In the future, USDC's path may raise the "American nationalism flag", leveraging favorable regulatory policies to further expand its global footprint, and shine in institutional payments, PayFi, and TradFi sectors, while also providing certain monetary support or assistance for the Trump administration's plans to digest US debt and Bitcoin strategic reserves.
Benefiting from the rapid development of the Solana ecosystem and the PayFi track, USDC, as the main circulating stablecoin in this ecosystem, is also worth looking forward to.
Conclusion: You reap what you sow
Looking back at the development history of USDT and USDC, and the rise of stablecoin issuers like Tether and Circle, after more than a decade, the past persistence and adherence have finally waited for the day when stablecoins take root and blossom as a "point-to-point electronic payment system".

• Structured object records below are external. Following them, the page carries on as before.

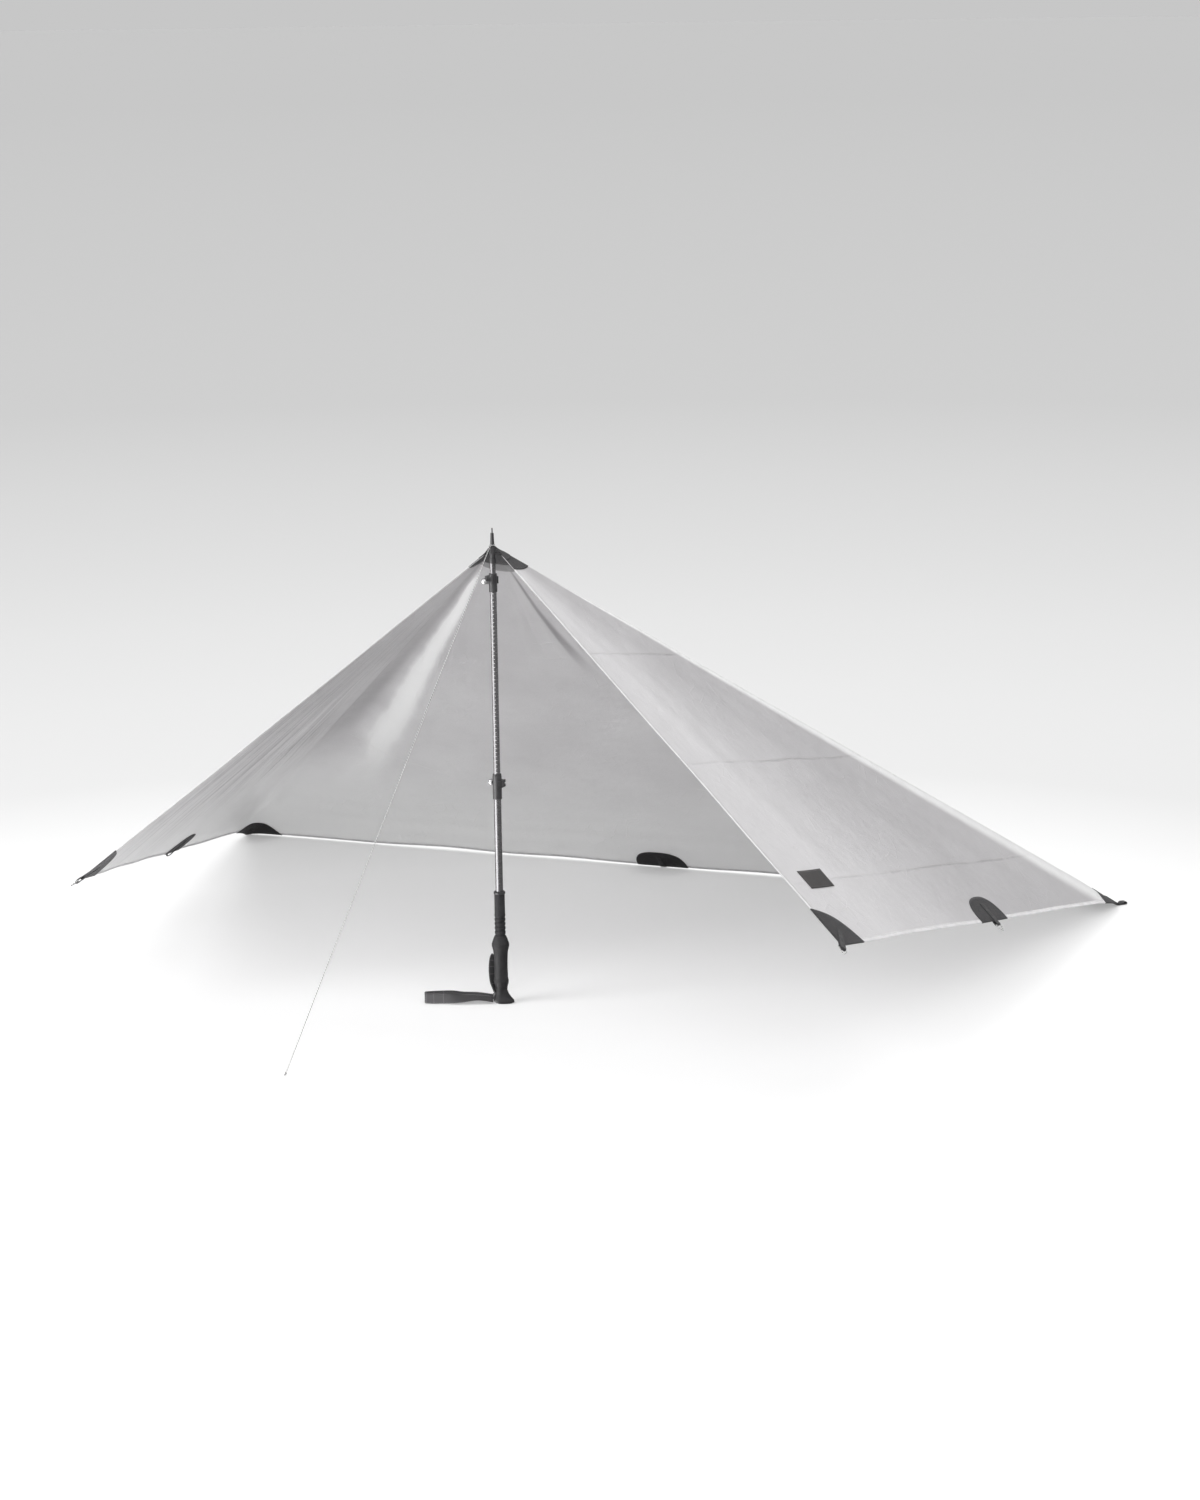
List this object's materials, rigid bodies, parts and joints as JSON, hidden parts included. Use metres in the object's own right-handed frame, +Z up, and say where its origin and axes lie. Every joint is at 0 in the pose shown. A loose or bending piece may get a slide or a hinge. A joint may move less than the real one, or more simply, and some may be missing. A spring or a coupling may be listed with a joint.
{
  "type": "camping tarp on a trekking pole",
  "caption": "Flat laminate tarp pitched as an open-fronted half pyramid on an upturned telescoping pole, with sewn corner patches, webbing tie-outs and a guyline.",
  "frame": {"origin": "on the ground at the middle of the pole's foot", "axes": "+X to the right seen from the open front, +Y towards the back hem, +Z up along the pole"},
  "size_m": [2.6462, 1.9895, 1.183],
  "materials": {
    "laminate": "satin, slightly see-through",
    "patch_fabric": "matte",
    "label_fabric": "matte",
    "webbing": "matte",
    "flecked_cord": "light and dark flecks",
    "anodised_alloy": "black anodised, satin",
    "black_plastic": "satin",
    "bright_steel": "bright",
    "grip_rubber": "matte",
    "grip_foam": "matte, ribbed"
  },
  "bodies": {
    "canopy": {"tarp_sheet": "laminate", "corner_patch_front_left": "patch_fabric", "corner_patch_front_right": "patch_fabric", "corner_patch_back_left": "patch_fabric", "corner_patch_back_right": "patch_fabric", "edge_patch_left": "patch_fabric", "edge_patch_right": "patch_fabric", "edge_patch_back": "patch_fabric", "peak_patch_outer": "patch_fabric", "peak_patch_inner": "patch_fabric", "blank_label": "label_fabric", "tie_loop_front_left": "webbing", "tie_loop_front_right": "webbing", "tie_loop_side_left": "webbing", "tie_loop_side_right": "webbing", "tie_loop_back_left": "webbing", "tie_loop_back_right": "webbing", "tie_loop_back": "webbing", "peak_sleeve": "webbing", "peak_cap": "patch_fabric", "cord_loop_front_left": "flecked_cord", "cord_loop_front_right": "flecked_cord", "cord_loop_side_right": "flecked_cord", "guyline": "flecked_cord", "guyline_top_loop": "flecked_cord", "guyline_top_knot": "flecked_cord", "guyline_end_knot": "flecked_cord", "tip_insert": "bright_steel", "tip_ferrule": "black_plastic", "lower_shaft": "anodised_alloy", "lower_shaft_bush": "black_plastic"},
    "middle_section": {"middle_shaft": "anodised_alloy", "middle_shaft_bush": "black_plastic", "high_lock_collar": "black_plastic", "high_lock_bolt": "bright_steel", "high_lock_pin": "bright_steel"},
    "handle_section": {"upper_shaft": "anodised_alloy", "low_lock_collar": "black_plastic", "low_lock_bolt": "bright_steel", "low_lock_pin": "bright_steel", "grip_ring": "black_plastic", "grip_extension": "grip_foam", "grip_handle": "grip_rubber", "grip_head": "grip_rubber", "strap_wedge": "black_plastic", "wrist_strap": "webbing", "strap_tail": "webbing"},
    "high_lever": {"high_lock_lever": "black_plastic"},
    "high_nut": {"high_lock_nut": "bright_steel"},
    "low_lever": {"low_lock_lever": "black_plastic"},
    "low_nut": {"low_lock_nut": "bright_steel"}
  },
  "joints": [
    {"name": "lower_slide", "type": "slide", "parent": "canopy", "child": "middle_section", "axis": [0, 0, 1], "range_m": [-0.22, 0.024]},
    {"name": "upper_slide", "type": "slide", "parent": "middle_section", "child": "handle_section", "axis": [0, 0, 1], "range_m": [-0.04, 0.355]},
    {"name": "high_lever_hinge", "type": "hinge", "parent": "middle_section", "child": "high_lever", "pos_m": [-0.0141, 0.0108, 1.057], "axis": [0, 0, 1], "range_deg": [0, 120]},
    {"name": "high_nut_turn", "type": "hinge", "parent": "middle_section", "child": "high_nut", "pos_m": [-0.0141, 0, 1.057], "axis": [0, 1, 0], "continuous": true},
    {"name": "low_lever_hinge", "type": "hinge", "parent": "handle_section", "child": "low_lever", "pos_m": [0.0108, 0.0151, 0.555], "axis": [0, 0, 1], "range_deg": [0, 120]},
    {"name": "low_nut_turn", "type": "hinge", "parent": "handle_section", "child": "low_nut", "pos_m": [0, 0.0151, 0.555], "axis": [1, 0, 0], "continuous": true}
  ]
}
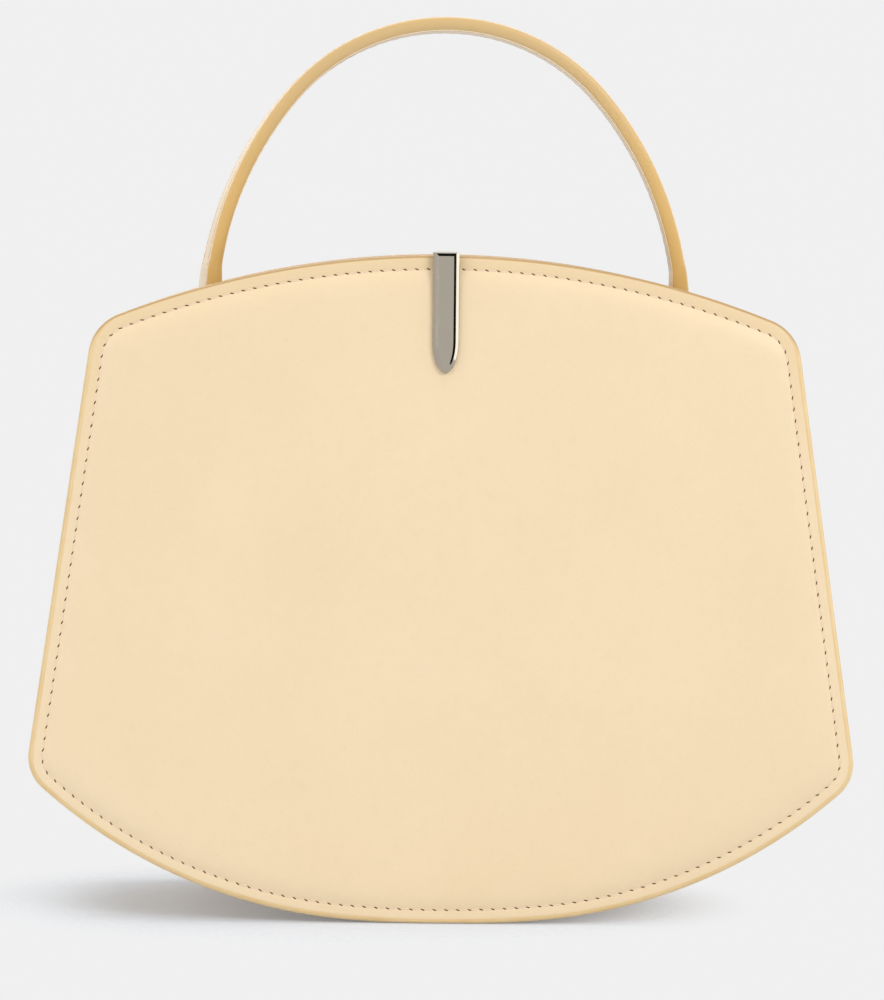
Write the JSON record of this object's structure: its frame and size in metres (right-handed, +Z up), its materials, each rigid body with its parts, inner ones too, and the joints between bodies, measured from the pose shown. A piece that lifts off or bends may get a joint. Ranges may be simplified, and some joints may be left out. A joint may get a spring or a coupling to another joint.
{
  "type": "structured leather handbag",
  "caption": "Stiff leather handbag with leaning padded panels, two folding compartments, an arched top handle and a metal clasp that swings over the top.",
  "frame": {"origin": "on the ground, below the middle of the bag", "axes": "+Z up, the front panel with the clasp's tongue faces -Y, +X to the right seen from the front"},
  "size_m": [0.2416, 0.0808, 0.265],
  "materials": {
    "panel_leather": "smooth pale butter calf, satin",
    "gusset_leather": "smooth pale butter calf, satin",
    "handle_leather": "smooth calf with honey painted edges",
    "lining": "suede",
    "board": "pressed fibre board",
    "foam": "thin padding felt",
    "clasp_metal": "polished warm nickel",
    "inner_steel": "plain steel"
  },
  "bodies": {
    "body": {"centre_front_leather": "gusset_leather", "centre_board": "board", "centre_back_leather": "gusset_leather", "front_gusset_left": "gusset_leather", "front_gusset_right": "gusset_leather", "front_base": "gusset_leather", "back_gusset_left": "gusset_leather", "back_gusset_right": "gusset_leather", "back_base": "gusset_leather", "handle_anchor_left": "inner_steel", "handle_anchor_right": "inner_steel", "pivot_pins": "inner_steel", "anchor_rivets": "inner_steel", "slip_pocket": "lining"},
    "front_panel": {"front_leather": "panel_leather", "front_foam": "foam", "front_board": "board", "front_lining": "lining", "clasp_keeper": "inner_steel"},
    "back_panel": {"back_leather": "panel_leather", "back_foam": "foam", "back_board": "board", "back_lining": "lining", "clasp_hinge_plate": "clasp_metal", "clasp_backing_plate": "inner_steel", "clasp_screws": "inner_steel"},
    "clasp": {"clasp_arm": "clasp_metal", "clasp_pin": "clasp_metal", "clasp_magnet": "inner_steel"},
    "handle": {"handle_outer_leather": "handle_leather", "handle_inner_leather": "handle_leather", "handle_core": "inner_steel"}
  },
  "joints": [
    {"name": "front_open", "type": "hinge", "parent": "body", "child": "front_panel", "pos_m": [0, -0.0392, 0], "axis": [1, 0, 0], "range_deg": [0, 4.5]},
    {"name": "back_open", "type": "hinge", "parent": "body", "child": "back_panel", "pos_m": [0, 0.0392, 0], "axis": [-1, 0, 0], "range_deg": [0, 4.5]},
    {"name": "clasp_swing", "type": "hinge", "parent": "back_panel", "child": "clasp", "pos_m": [0, 0.0249, 0.1941], "axis": [-1, 0, 0], "range_deg": [0, 172]},
    {"name": "handle_swing", "type": "hinge", "parent": "body", "child": "handle", "pos_m": [0, 0, 0.172], "axis": [1, 0, 0], "range_deg": [-15, 15]}
  ],
  "couplings": [
    {"joint": "front_open", "follows": "clasp_swing", "ratio": 0.026162},
    {"joint": "back_open", "follows": "clasp_swing", "ratio": 0.026162}
  ]
}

A firm mass line and a differentiated development strategy focusing on compliance have opened up new perspectives for the subsequent development of USDT and USDC: the former's market is cross-border trade and living payments worth tens or hundreds of trillions of dollars, while the latter's market is the global legal electronic currency with a total scale of over 100 trillion dollars.
The previous round of competition in the cryptocurrency industry has come to an end, and the new round of competition has quietly begun after the official landing of the "GENIUS Act".